Back in hospital for my introduction to outpatient clinics, one of the compulsory signoffs. I was a bit apprehensive as some of my coursemates had reported this one as being fairly boring, or at least a gamble as to whether they would be or not.
Thankfully, I sat in on an IBD clinic - all patients had Crohn’s disease, ulcerative colitis or both to varying degrees. Block 1 covered these conditions and gut anatomy, which thankfully I remembered quite a lot of.
The thing that really surprised me was how little relevancy to these consults those main conditions seemed to have - they’re autoimmune conditions that can flare in periods of stress. This meant that although control of the condition was somewhat routine by now for the patients, the upsets were all linked to sources of stress in their lives.

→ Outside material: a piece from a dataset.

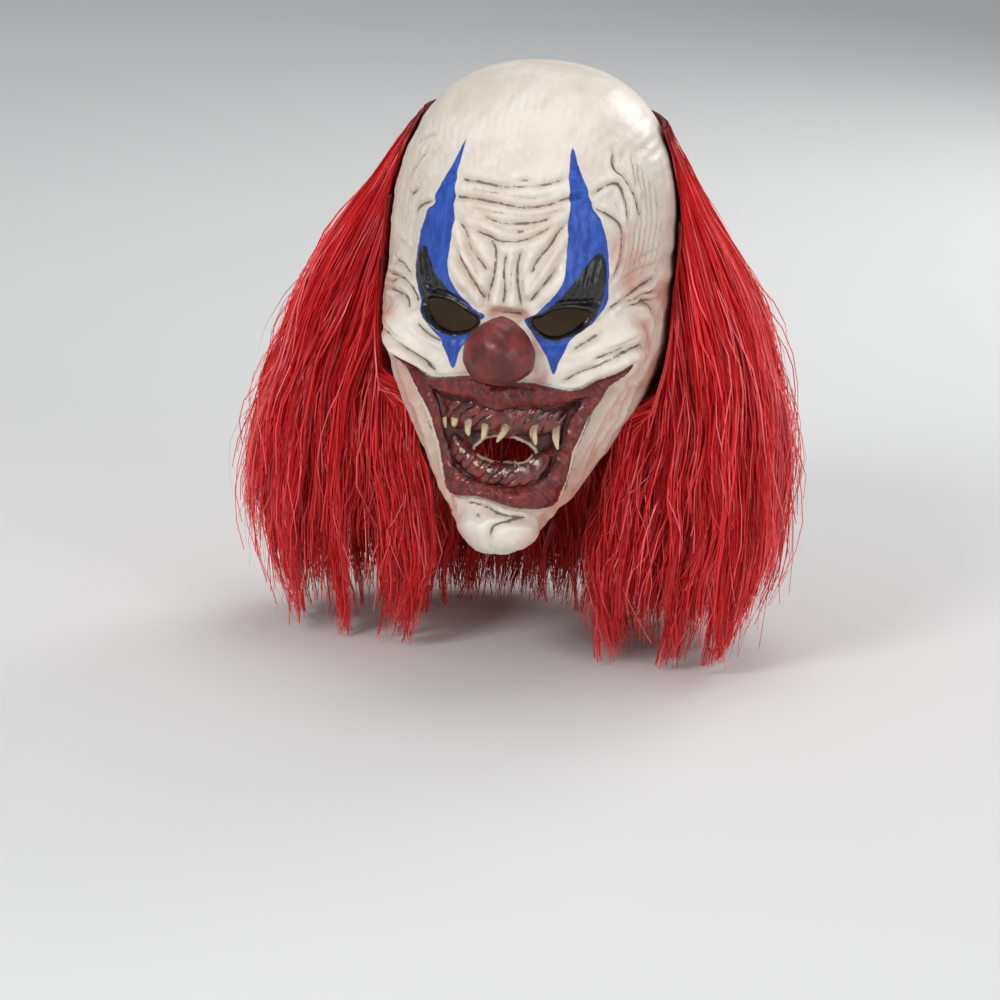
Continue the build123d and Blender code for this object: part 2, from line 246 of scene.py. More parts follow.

One of the consults also sparked a discussion between myself and the nurse about homeopathy and alternative medicine. Do medical professionals have an active duty to discourage patients from being suckered into these ‘treatments’ and if so, how do you do it in such a way so as not to make the patient non-receptive to the other advice you really need to give them?
Afternoon was bedside teaching, this time with an F2 doctor - less than two years out of medical school. It’s nice dealing with F1s and F2s because of how close they are relatively to us, that is to say real doctors but still with a long way to go in their careers.